Obama to tackle 'unfinished business' of gun violence in 2016
President Barack Obama made fighting gun violence his chief resolution for 2016 in a New Year's Day address, calling it a major piece of "unfinished business" for his White House administration.
The US leader announced he would meet with Attorney General Loretta Lynch on Monday, his first day back at work after the year-end break, "to discuss our options" in reducing the toll of deaths and injuries from firearms.
As he marked the start of his final year as president, Obama expressed regret at the little progress made in the past seven years towards remedying the firearm "epidemic" that claims more than 30,000 lives in America each year, over half of them suicides.
"My New Year's resolution is to move forward on our unfinished business as much as I can," he said.

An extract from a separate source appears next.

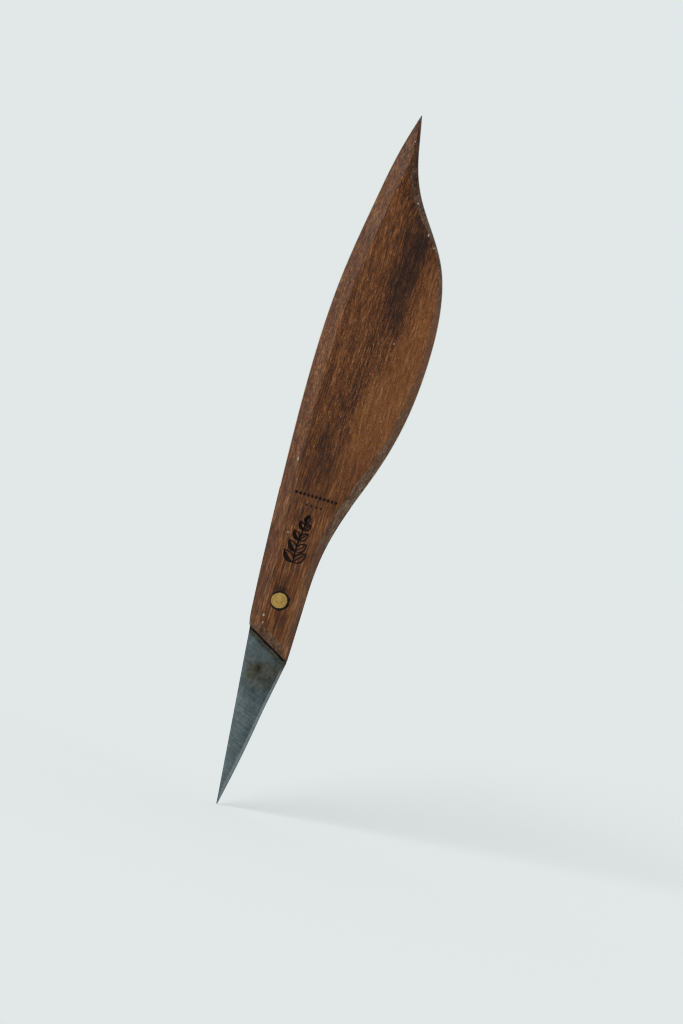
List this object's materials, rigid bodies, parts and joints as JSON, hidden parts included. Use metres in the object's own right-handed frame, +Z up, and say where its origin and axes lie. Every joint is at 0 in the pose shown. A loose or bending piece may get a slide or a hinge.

"That's especially true for one piece of unfinished business, that's our epidemic of gun violence."
With time running out on his presidency, and with little prospect of reaching common ground with Congress on the highly contentious guns issue, Obama is expected to resort to the use of executive powers that would allow him to unilaterally impose certain new anti-gun measures.
The United States is one of the most gun-loving countries in the world, with more guns than inhabitants, according to a recent Congressional Research Service report.
In his New Year's address, the president said measures to be discussed with Lynch will focus on "keeping an irresponsible, dangerous few from inflicting harm on a massive scale."
According to CNN and the New York Times, which cited gun control advocates familiar with the administration's plans, Obama is expected to announce executive action to expand background checks on gun sales before his State of the Union address on January 12.
Reports said the measures imposed by the president could include tighter restrictions on reporting guns lost or stolen in transport, as well new licensing restrictions on small gun sellers.
- 'Every single day' -
Obama is taking the action against the backdrop of a relentless succession of shootings, which cast him each time in the role of "consoler-in-chief" to a grieving nation.
The president has made increasingly plain his frustration at the bloodshed, faulting Congress for its lack of action to curb gun violence.
"Last month, we remembered the third anniversary of Newtown," Obama said in his address, referring to a December 2012 mass shooting at a Connecticut elementary school that left 20 young children and six adults dead.
"This Friday, I'll be thinking about my friend Gabby Giffords, five years into her recovery from the shooting in Tucson," he said, speaking of a former US congresswoman and victim of another of the nation's spasms of gun violence.
"All across America, survivors of gun violence and those who lost a child, a parent, a spouse to gun violence are forced to mark such awful anniversaries every single day, and yet Congress still hasn't done anything to prevent what happened to them from happening to other families," the president said.
"Three years ago, a bipartisan, commonsense bill would have required background checks for virtually everyone who buys a gun," he said, recalling that such a measure -- ultimately blocked in the Senate -- had the support of the vast majority of the American public, including gun owners.
"Since then, tens of thousands of our fellow Americans have been mowed down by gun violence. Tens of thousands," Obama said.
The issue of gun control has polarized the US legislature and divided the nation, with Americans holding radically different views on the pros and cons of gun ownership.
The depth of the schism could be seen in new laws that went into effect on Friday in Republican-red Texas and its political polar opposite states of California and Oregon.
The new gun law in California would make it easier for courts to seize the firearms of people deemed to present a danger to themselves or others.
In its west coast neighbor, the liberal state of Oregon, a measure took effect barring anyone convicted of certain domestic abuse offenses from having guns or ammunition.
Gun-friendly Texas, meanwhile, on Friday introduced an "open carry" law meaning gun owners no longer will be required to conceal their weapons when packing heat.